Aarthi Scans and Labs
- Company type: Private limited company
- Industry: Healthcare
- Founded: 2000
- Founder: V. Govindarajan
- Headquarters: Chennai, India
- Key people: Arunkumar Govindarajan (director)
- Services: radiology and pathology diagnostic services
- Website: aarthiscan.com

= Aarthi Scans and Labs =

Indian radiology diagnostic provider

Aarthi Scans and Labs is an Indian radiology and pathology diagnostic provider, headquartered in Chennai. The business has 40 diagnostic centres in India, and is accredited with the NABL and NABH.

==History==
In 1985, V. Govindarajan and his wife made the decision to establish a polyclinic in the Tamil Nadu town of Kovilpatti. However, they felt a lack of medical tools and technology for MRI scans and diagnostics, and thus decided to found Aarthi Scans and Labs in 2000. The business began as a single state operator and is now widespread throughout India.

During the COVID-19 pandemic, Aarthi Scans and Labs gathered 75,500 Swabs from homes. Additionally, it contributed ₹2500000 to a COVID-19 Relief Fund alongside other donors and offered scans and blood tests to COVID patients during pandemic.

In 2021, Aarthi Scans and Labs signed a contract with Mindray Ultrasound India and partnered with health tech firm Qure.ai.

In May 2022, the company partnered with Indian radiology company Synapsica to provide Spine MRI.

In October 2025, it has started a vertical, Vital Insights.

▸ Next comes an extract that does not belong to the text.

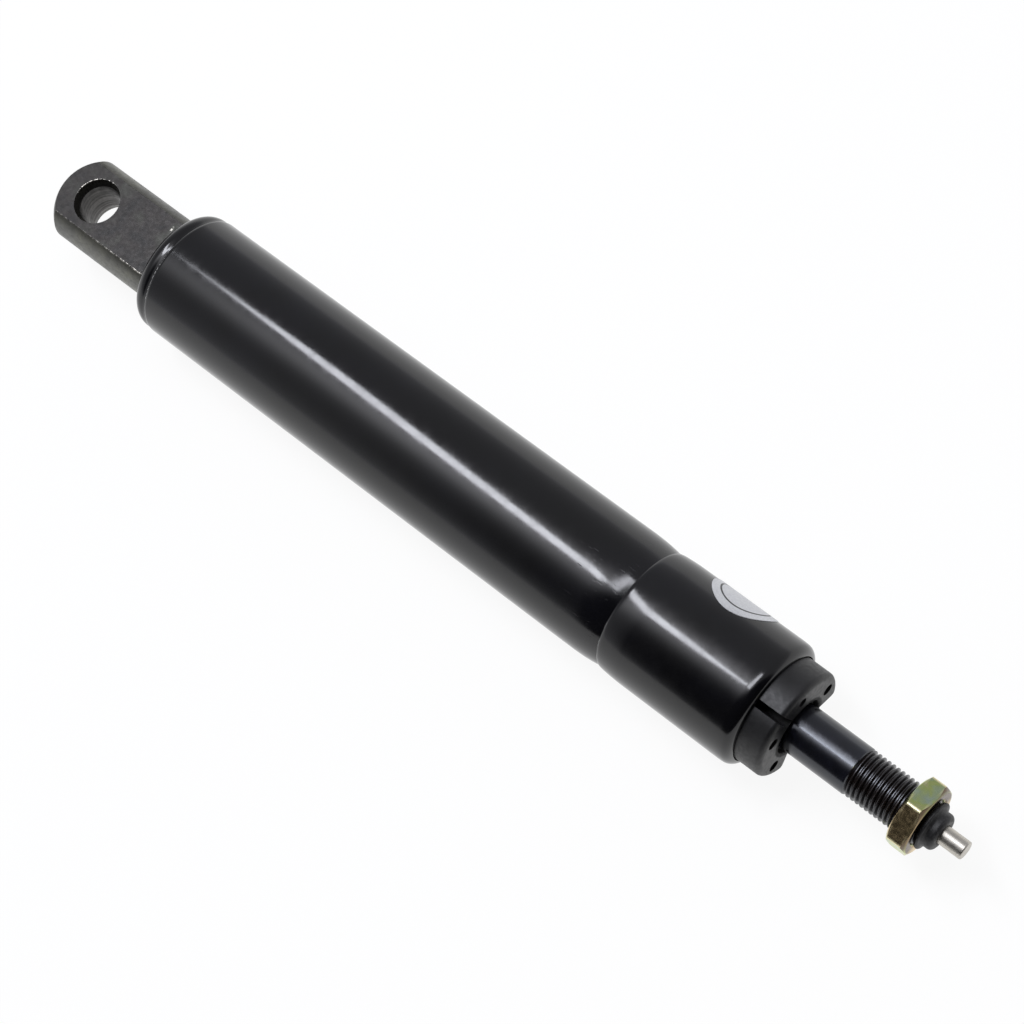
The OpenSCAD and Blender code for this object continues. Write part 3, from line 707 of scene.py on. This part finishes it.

These are the diagnostic centres for fitness and longevity of the body.

==Operations==
In August 2025, Aarthi Scans installed India's first helium-free 1.5T MRI from Siemens Healthineers in Bengaluru.

In October 2025, Aarthi Scans & Labs has Invested ₹350 Crore for expansion of New Wellness centers across North India.
It is also considered this funding as a pre launch of IPO.

Aarthi Scans & Labs AI-Enabled Chest X-Ray machine detected early-stage lung cancer in five people who came for random health checkup.

==Philanthropy==
On the occasion of International Women's Day, Aarthi Scans & Labs distributed free anaemia and thyroid screening tests over a month period.